#### DATA:

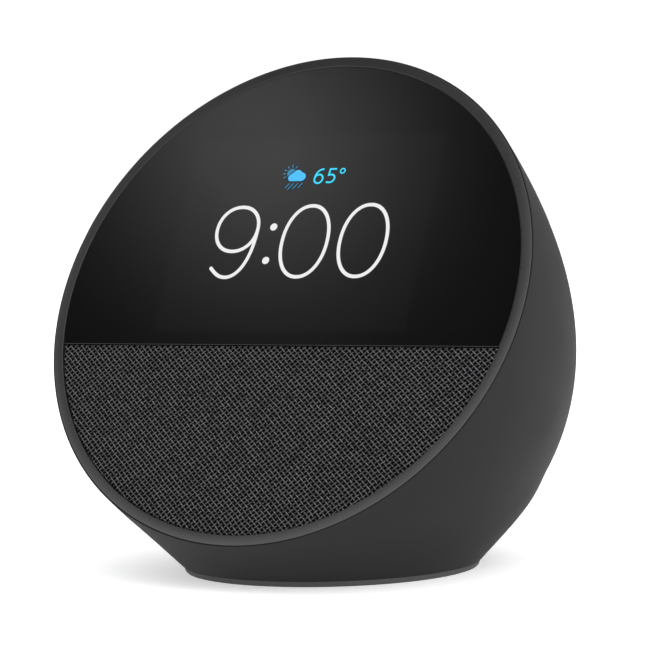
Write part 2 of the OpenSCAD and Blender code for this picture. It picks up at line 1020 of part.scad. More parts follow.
* * *
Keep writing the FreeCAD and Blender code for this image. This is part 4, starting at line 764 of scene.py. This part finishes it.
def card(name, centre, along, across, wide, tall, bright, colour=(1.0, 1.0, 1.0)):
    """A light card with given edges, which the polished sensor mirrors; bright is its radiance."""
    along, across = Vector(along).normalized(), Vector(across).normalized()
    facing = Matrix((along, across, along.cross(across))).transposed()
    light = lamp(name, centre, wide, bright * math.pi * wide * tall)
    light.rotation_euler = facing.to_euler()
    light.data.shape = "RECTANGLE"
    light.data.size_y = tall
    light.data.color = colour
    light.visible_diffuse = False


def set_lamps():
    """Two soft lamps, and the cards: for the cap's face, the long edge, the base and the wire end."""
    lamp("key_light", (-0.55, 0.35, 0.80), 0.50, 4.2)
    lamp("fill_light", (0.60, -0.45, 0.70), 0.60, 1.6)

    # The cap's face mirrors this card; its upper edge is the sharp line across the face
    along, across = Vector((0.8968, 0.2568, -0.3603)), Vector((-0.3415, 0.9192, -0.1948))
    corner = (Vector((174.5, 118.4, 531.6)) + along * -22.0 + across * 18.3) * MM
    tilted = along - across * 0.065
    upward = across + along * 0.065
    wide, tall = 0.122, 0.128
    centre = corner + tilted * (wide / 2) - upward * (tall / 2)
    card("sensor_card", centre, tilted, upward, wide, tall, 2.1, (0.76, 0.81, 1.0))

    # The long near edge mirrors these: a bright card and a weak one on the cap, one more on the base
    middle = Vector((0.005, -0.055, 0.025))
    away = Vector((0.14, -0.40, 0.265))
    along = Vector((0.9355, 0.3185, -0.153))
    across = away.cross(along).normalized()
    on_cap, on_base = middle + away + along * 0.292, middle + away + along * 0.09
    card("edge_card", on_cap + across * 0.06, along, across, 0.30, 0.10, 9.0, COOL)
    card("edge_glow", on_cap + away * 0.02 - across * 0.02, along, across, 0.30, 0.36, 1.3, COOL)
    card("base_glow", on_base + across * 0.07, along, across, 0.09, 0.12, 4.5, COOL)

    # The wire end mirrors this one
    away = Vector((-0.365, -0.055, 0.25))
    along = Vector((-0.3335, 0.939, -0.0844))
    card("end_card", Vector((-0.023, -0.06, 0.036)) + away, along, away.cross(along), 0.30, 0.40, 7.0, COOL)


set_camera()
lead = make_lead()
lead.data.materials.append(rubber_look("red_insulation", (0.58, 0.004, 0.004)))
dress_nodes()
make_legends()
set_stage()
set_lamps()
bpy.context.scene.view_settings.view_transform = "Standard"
* * *
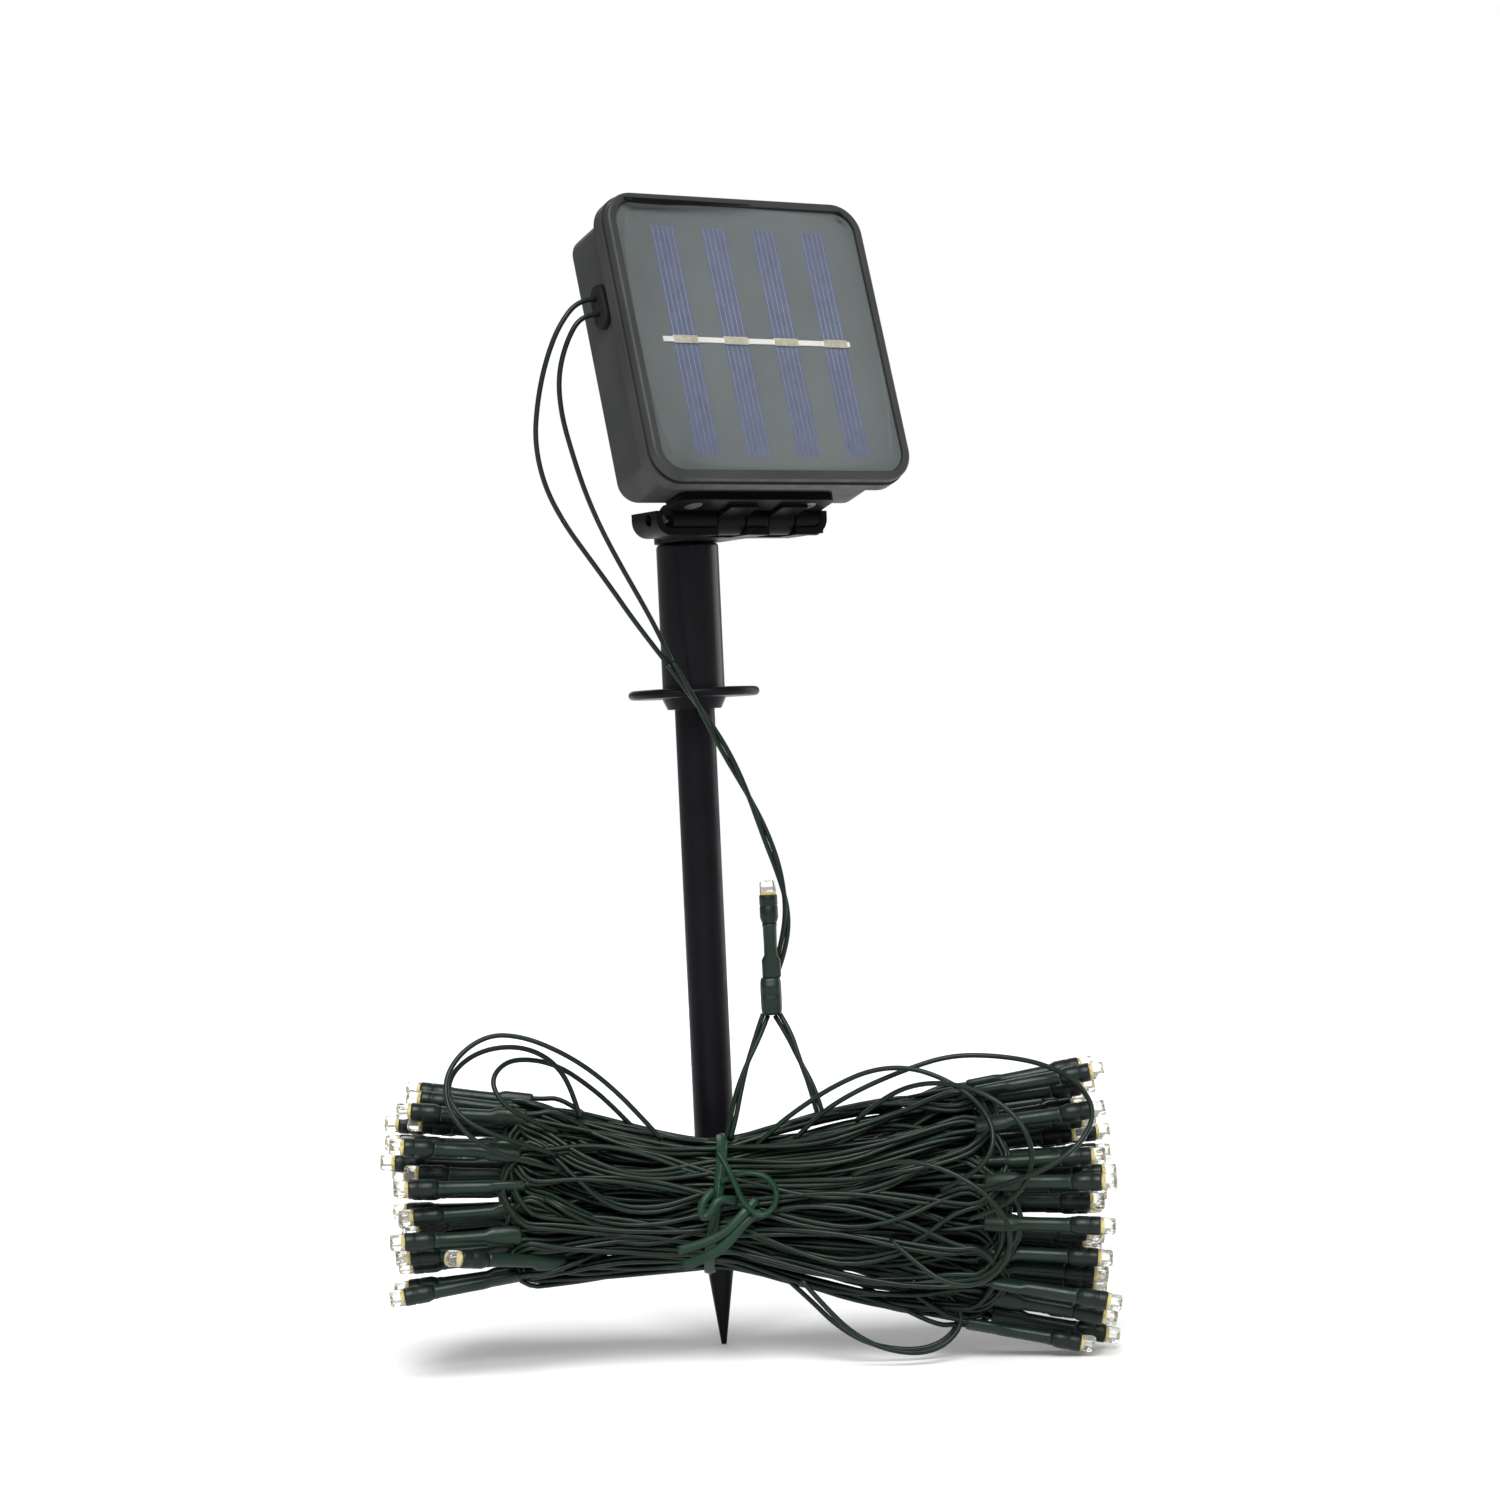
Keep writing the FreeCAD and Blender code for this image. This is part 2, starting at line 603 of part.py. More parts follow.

#### WRITTEN TASK:
How many of the lines above hold the word "part"? Give only that number.

#### SOLUTION:
3